#### WHAT YOU ARE ASKED TO DO:
Copy out all the data, word for word.
####################
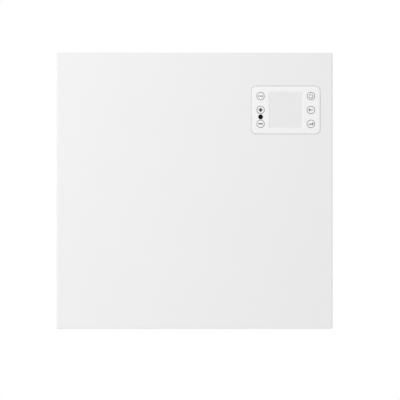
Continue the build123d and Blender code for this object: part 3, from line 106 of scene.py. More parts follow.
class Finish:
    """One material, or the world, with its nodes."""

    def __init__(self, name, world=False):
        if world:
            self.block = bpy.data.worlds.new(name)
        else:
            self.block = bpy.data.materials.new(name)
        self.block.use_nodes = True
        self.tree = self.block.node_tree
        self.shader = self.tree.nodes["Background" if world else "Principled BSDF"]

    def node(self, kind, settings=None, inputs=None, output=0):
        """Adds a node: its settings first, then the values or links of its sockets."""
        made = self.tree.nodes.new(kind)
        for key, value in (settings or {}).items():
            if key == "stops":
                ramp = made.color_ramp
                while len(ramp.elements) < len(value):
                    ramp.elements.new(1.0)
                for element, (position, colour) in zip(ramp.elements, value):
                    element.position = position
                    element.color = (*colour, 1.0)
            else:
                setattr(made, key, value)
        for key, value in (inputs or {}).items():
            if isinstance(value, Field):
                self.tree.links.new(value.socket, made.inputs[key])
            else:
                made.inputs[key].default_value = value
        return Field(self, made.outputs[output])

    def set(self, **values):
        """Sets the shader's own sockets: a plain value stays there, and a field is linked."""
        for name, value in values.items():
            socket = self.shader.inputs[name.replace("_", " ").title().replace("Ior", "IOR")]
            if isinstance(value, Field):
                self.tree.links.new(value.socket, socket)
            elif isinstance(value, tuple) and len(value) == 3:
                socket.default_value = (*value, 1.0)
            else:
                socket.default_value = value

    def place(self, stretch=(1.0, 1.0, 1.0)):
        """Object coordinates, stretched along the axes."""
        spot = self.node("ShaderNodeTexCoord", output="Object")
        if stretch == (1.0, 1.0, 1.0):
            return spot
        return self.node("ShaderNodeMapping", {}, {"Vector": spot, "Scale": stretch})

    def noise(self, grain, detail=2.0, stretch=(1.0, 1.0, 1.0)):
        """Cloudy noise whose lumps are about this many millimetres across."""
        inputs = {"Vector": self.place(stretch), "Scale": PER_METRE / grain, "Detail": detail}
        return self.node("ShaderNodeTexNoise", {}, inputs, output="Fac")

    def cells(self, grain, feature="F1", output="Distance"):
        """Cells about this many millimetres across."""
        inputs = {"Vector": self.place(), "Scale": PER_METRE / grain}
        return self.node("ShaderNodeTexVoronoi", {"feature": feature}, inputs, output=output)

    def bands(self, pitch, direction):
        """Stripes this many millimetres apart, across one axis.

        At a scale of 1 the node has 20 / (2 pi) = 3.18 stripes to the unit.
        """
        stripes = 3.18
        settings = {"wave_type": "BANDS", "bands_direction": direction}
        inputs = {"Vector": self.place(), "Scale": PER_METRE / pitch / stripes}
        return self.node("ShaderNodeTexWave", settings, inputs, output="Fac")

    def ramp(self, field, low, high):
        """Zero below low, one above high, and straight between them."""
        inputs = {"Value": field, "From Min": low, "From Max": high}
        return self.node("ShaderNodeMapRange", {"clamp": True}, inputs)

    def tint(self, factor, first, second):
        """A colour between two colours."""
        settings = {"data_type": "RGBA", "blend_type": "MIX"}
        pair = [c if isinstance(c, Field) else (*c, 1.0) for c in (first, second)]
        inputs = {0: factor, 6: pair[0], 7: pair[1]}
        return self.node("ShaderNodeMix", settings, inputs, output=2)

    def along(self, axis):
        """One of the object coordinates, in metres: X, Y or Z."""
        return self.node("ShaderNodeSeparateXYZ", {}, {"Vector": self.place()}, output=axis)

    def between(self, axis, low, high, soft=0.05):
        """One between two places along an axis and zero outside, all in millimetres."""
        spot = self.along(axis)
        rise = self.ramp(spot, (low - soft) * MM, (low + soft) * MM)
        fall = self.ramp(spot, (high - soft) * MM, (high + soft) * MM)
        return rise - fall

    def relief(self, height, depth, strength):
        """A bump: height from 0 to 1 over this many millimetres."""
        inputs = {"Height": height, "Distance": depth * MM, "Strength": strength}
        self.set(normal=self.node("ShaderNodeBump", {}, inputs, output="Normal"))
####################
#### FULL SOLUTION:
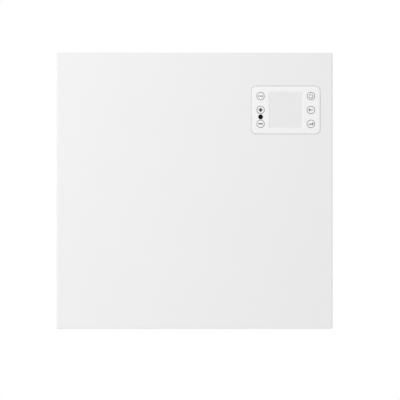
Continue the build123d and Blender code for this object: part 3, from line 106 of scene.py. More parts follow.
class Finish:
    """One material, or the world, with its nodes."""

    def __init__(self, name, world=False):
        if world:
            self.block = bpy.data.worlds.new(name)
        else:
            self.block = bpy.data.materials.new(name)
        self.block.use_nodes = True
        self.tree = self.block.node_tree
        self.shader = self.tree.nodes["Background" if world else "Principled BSDF"]

    def node(self, kind, settings=None, inputs=None, output=0):
        """Adds a node: its settings first, then the values or links of its sockets."""
        made = self.tree.nodes.new(kind)
        for key, value in (settings or {}).items():
            if key == "stops":
                ramp = made.color_ramp
                while len(ramp.elements) < len(value):
                    ramp.elements.new(1.0)
                for element, (position, colour) in zip(ramp.elements, value):
                    element.position = position
                    element.color = (*colour, 1.0)
            else:
                setattr(made, key, value)
        for key, value in (inputs or {}).items():
            if isinstance(value, Field):
                self.tree.links.new(value.socket, made.inputs[key])
            else:
                made.inputs[key].default_value = value
        return Field(self, made.outputs[output])

    def set(self, **values):
        """Sets the shader's own sockets: a plain value stays there, and a field is linked."""
        for name, value in values.items():
            socket = self.shader.inputs[name.replace("_", " ").title().replace("Ior", "IOR")]
            if isinstance(value, Field):
                self.tree.links.new(value.socket, socket)
            elif isinstance(value, tuple) and len(value) == 3:
                socket.default_value = (*value, 1.0)
            else:
                socket.default_value = value

    def place(self, stretch=(1.0, 1.0, 1.0)):
        """Object coordinates, stretched along the axes."""
        spot = self.node("ShaderNodeTexCoord", output="Object")
        if stretch == (1.0, 1.0, 1.0):
            return spot
        return self.node("ShaderNodeMapping", {}, {"Vector": spot, "Scale": stretch})

    def noise(self, grain, detail=2.0, stretch=(1.0, 1.0, 1.0)):
        """Cloudy noise whose lumps are about this many millimetres across."""
        inputs = {"Vector": self.place(stretch), "Scale": PER_METRE / grain, "Detail": detail}
        return self.node("ShaderNodeTexNoise", {}, inputs, output="Fac")

    def cells(self, grain, feature="F1", output="Distance"):
        """Cells about this many millimetres across."""
        inputs = {"Vector": self.place(), "Scale": PER_METRE / grain}
        return self.node("ShaderNodeTexVoronoi", {"feature": feature}, inputs, output=output)

    def bands(self, pitch, direction):
        """Stripes this many millimetres apart, across one axis.

        At a scale of 1 the node has 20 / (2 pi) = 3.18 stripes to the unit.
        """
        stripes = 3.18
        settings = {"wave_type": "BANDS", "bands_direction": direction}
        inputs = {"Vector": self.place(), "Scale": PER_METRE / pitch / stripes}
        return self.node("ShaderNodeTexWave", settings, inputs, output="Fac")

    def ramp(self, field, low, high):
        """Zero below low, one above high, and straight between them."""
        inputs = {"Value": field, "From Min": low, "From Max": high}
        return self.node("ShaderNodeMapRange", {"clamp": True}, inputs)

    def tint(self, factor, first, second):
        """A colour between two colours."""
        settings = {"data_type": "RGBA", "blend_type": "MIX"}
        pair = [c if isinstance(c, Field) else (*c, 1.0) for c in (first, second)]
        inputs = {0: factor, 6: pair[0], 7: pair[1]}
        return self.node("ShaderNodeMix", settings, inputs, output=2)

    def along(self, axis):
        """One of the object coordinates, in metres: X, Y or Z."""
        return self.node("ShaderNodeSeparateXYZ", {}, {"Vector": self.place()}, output=axis)

    def between(self, axis, low, high, soft=0.05):
        """One between two places along an axis and zero outside, all in millimetres."""
        spot = self.along(axis)
        rise = self.ramp(spot, (low - soft) * MM, (low + soft) * MM)
        fall = self.ramp(spot, (high - soft) * MM, (high + soft) * MM)
        return rise - fall

    def relief(self, height, depth, strength):
        """A bump: height from 0 to 1 over this many millimetres."""
        inputs = {"Height": height, "Distance": depth * MM, "Strength": strength}
        self.set(normal=self.node("ShaderNodeBump", {}, inputs, output="Normal"))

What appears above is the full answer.